### Collected data
-*-*-

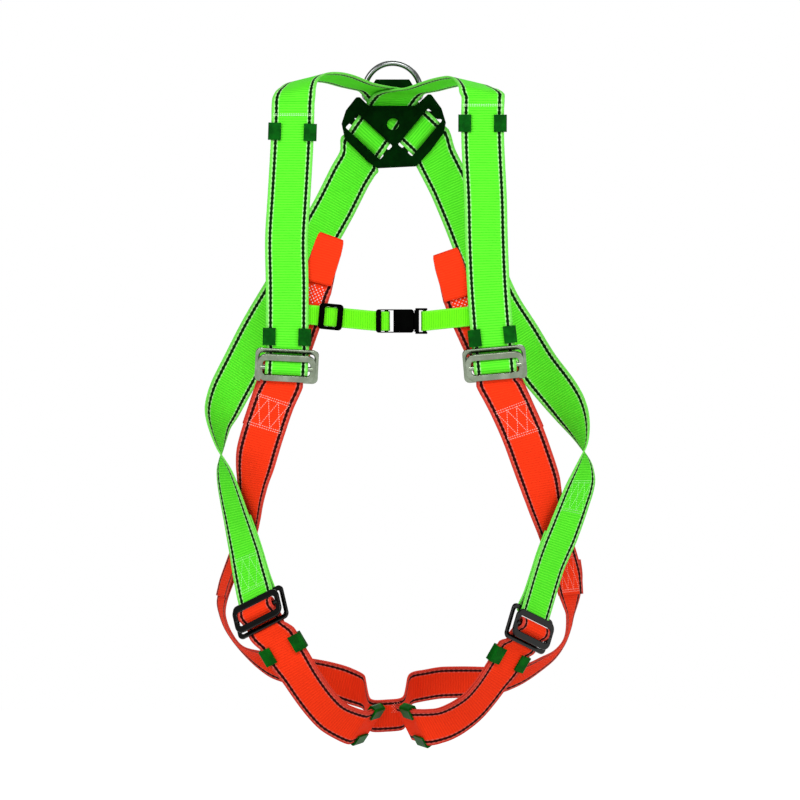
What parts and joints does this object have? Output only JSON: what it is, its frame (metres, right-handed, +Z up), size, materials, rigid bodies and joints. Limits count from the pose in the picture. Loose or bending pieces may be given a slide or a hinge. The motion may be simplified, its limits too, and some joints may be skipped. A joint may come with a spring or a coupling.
{
  "type": "safety harness",
  "caption": "Full-body fall-arrest harness of green and orange webbing with a dorsal plate and D-ring, pass-through buckles, strap keepers and a clip-fastened chest strap.",
  "frame": {"origin": "midway between the undersides of the two shoulder straps, where the harness hangs on its wearer", "axes": "+X to the viewer's right, +Y from the chest to the back, +Z up"},
  "size_m": [0.4098, 0.1992, 0.7222],
  "materials": {
    "green_webbing": "woven, matt",
    "orange_webbing": "woven, matt",
    "chest_strap_webbing": "woven, matt",
    "black_plastic": "moulded, satin",
    "dark_steel": "blackened, with bright worn edges",
    "plate_plastic": "moulded, satin",
    "ring_steel": "forged and plated",
    "keeper_plastic": "moulded, glossy"
  },
  "bodies": {
    "harness": {"webbing_left_shoulder": "green_webbing", "webbing_right_shoulder": "green_webbing", "chest_webbing_left": "orange_webbing", "chest_webbing_right": "orange_webbing", "sternal_loop_left": "orange_webbing", "sternal_loop_right": "orange_webbing", "seat_strap": "orange_webbing", "thigh_strap_left": "orange_webbing", "thigh_strap_right": "orange_webbing", "chest_strap_left": "chest_strap_webbing", "chest_strap_right": "chest_strap_webbing", "chest_clip_female": "black_plastic", "chest_clip_male": "black_plastic", "chest_left_large_frame": "dark_steel", "chest_right_large_frame": "dark_steel", "leg_left_large_frame": "dark_steel", "leg_right_large_frame": "dark_steel", "dorsal_plate": "plate_plastic"},
    "chest_strap_slider_body": {"chest_strap_slider": "black_plastic"},
    "chest_clip_upper_prong_body": {"chest_clip_upper_prong": "black_plastic"},
    "chest_clip_lower_prong_body": {"chest_clip_lower_prong": "black_plastic"},
    "chest_left_adjuster_body": {"chest_left_adjuster": "dark_steel"},
    "chest_right_adjuster_body": {"chest_right_adjuster": "dark_steel"},
    "leg_left_adjuster_body": {"leg_left_adjuster": "dark_steel"},
    "leg_right_adjuster_body": {"leg_right_adjuster": "dark_steel"},
    "d_ring_body": {"d_ring": "ring_steel"},
    "keeper_shoulder_left_upper_body": {"keeper_shoulder_left_upper": "keeper_plastic"},
    "keeper_shoulder_left_lower_body": {"keeper_shoulder_left_lower": "keeper_plastic"},
    "keeper_shoulder_right_upper_body": {"keeper_shoulder_right_upper": "keeper_plastic"},
    "keeper_shoulder_right_lower_body": {"keeper_shoulder_right_lower": "keeper_plastic"},
    "keeper_thigh_left_upper_body": {"keeper_thigh_left_upper": "keeper_plastic"},
    "keeper_thigh_left_lower_body": {"keeper_thigh_left_lower": "keeper_plastic"},
    "keeper_thigh_right_upper_body": {"keeper_thigh_right_upper": "keeper_plastic"},
    "keeper_thigh_right_lower_body": {"keeper_thigh_right_lower": "keeper_plastic"}
  },
  "joints": [
    {"name": "chest_left_adjuster_rock", "type": "hinge", "parent": "harness", "child": "chest_left_adjuster_body", "pos_m": [-0.116, -0.088, -0.302], "axis": [-0.9986, 0, 0.0523], "range_deg": [0, 5]},
    {"name": "chest_right_adjuster_rock", "type": "hinge", "parent": "harness", "child": "chest_right_adjuster_body", "pos_m": [0.101, -0.088, -0.3], "axis": [-0.9962, 0, -0.0872], "range_deg": [0, 5]},
    {"name": "leg_left_adjuster_rock", "type": "hinge", "parent": "harness", "child": "leg_left_adjuster_body", "pos_m": [-0.147, -0.06, -0.555], "axis": [0.7867, -0.4695, 0.4008], "range_deg": [0, 5]},
    {"name": "leg_right_adjuster_rock", "type": "hinge", "parent": "harness", "child": "leg_right_adjuster_body", "pos_m": [0.141, -0.06, -0.574], "axis": [0.63, 0.7071, -0.321], "range_deg": [0, 5]},
    {"name": "keeper_shoulder_left_upper_slide", "type": "slide", "parent": "harness", "child": "keeper_shoulder_left_upper_body", "axis": [0.0312, 0, 0.9995], "range_m": [-0.016, 0.016]},
    {"name": "keeper_shoulder_left_lower_slide", "type": "slide", "parent": "harness", "child": "keeper_shoulder_left_lower_body", "axis": [0.0177, 0, 0.9998], "range_m": [0, 0.003]},
    {"name": "keeper_shoulder_right_upper_slide", "type": "slide", "parent": "harness", "child": "keeper_shoulder_right_upper_body", "axis": [0.0024, 0, 1], "range_m": [-0.016, 0.01]},
    {"name": "keeper_shoulder_right_lower_slide", "type": "slide", "parent": "harness", "child": "keeper_shoulder_right_lower_body", "axis": [-0.1084, 0, 0.9941], "range_m": [-0.001, 0.003]},
    {"name": "keeper_thigh_left_upper_slide", "type": "slide", "parent": "harness", "child": "keeper_thigh_left_upper_body", "axis": [0.4998, 0.14, -0.8547], "range_m": [-0.003, 0.006]},
    {"name": "keeper_thigh_left_lower_slide", "type": "slide", "parent": "harness", "child": "keeper_thigh_left_lower_body", "axis": [0.5204, 0.8406, 0.1501], "range_m": [-0.01, 0.003]},
    {"name": "keeper_thigh_right_upper_slide", "type": "slide", "parent": "harness", "child": "keeper_thigh_right_upper_body", "axis": [-0.49, 0.16, -0.8569], "range_m": [-0.001, 0.005]},
    {"name": "keeper_thigh_right_lower_slide", "type": "slide", "parent": "harness", "child": "keeper_thigh_right_lower_body", "axis": [-0.5204, 0.8406, 0.1501], "range_m": [-0.002, 0.01]},
    {"name": "chest_strap_slider_slide", "type": "slide", "parent": "harness", "child": "chest_strap_slider_body", "axis": [0.9955, 0, -0.0946], "range_m": [-0.008, 0.016]},
    {"name": "d_ring_swing", "type": "hinge", "parent": "harness", "child": "d_ring_body", "pos_m": [-0.0058, 0.098, -0.0175], "axis": [-1, 0, 0], "range_deg": [-45, 150]},
    {"name": "chest_clip_upper_prong_press", "type": "hinge", "parent": "harness", "child": "chest_clip_upper_prong_body", "pos_m": [0.0139, -0.0824, -0.2459], "axis": [0, -1, 0], "range_deg": [0, 8], "stiffness_Nm_per_rad": 0.5},
    {"name": "chest_clip_lower_prong_press", "type": "hinge", "parent": "harness", "child": "chest_clip_lower_prong_body", "pos_m": [0.0139, -0.0824, -0.2597], "axis": [0, 1, 0], "range_deg": [0, 8], "stiffness_Nm_per_rad": 0.5}
  ],
  "couplings": [
    {"joint": "chest_clip_lower_prong_press", "follows": "chest_clip_upper_prong_press", "ratio": 1}
  ]
}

-*-*-

### Exercise description
Review the preceding data and report every line that includes the string "joints".

### Written response
What parts and joints does this object have? Output only JSON: what it is, its frame (metres, right-handed, +Z up), size, materials, rigid bodies and joints. Limits count from the pose in the picture. Loose or bending pieces may be given a slide or a hinge. The motion may be simplified, its limits too, and some joints may be skipped. A joint may come with a spring or a coupling.
  "joints": [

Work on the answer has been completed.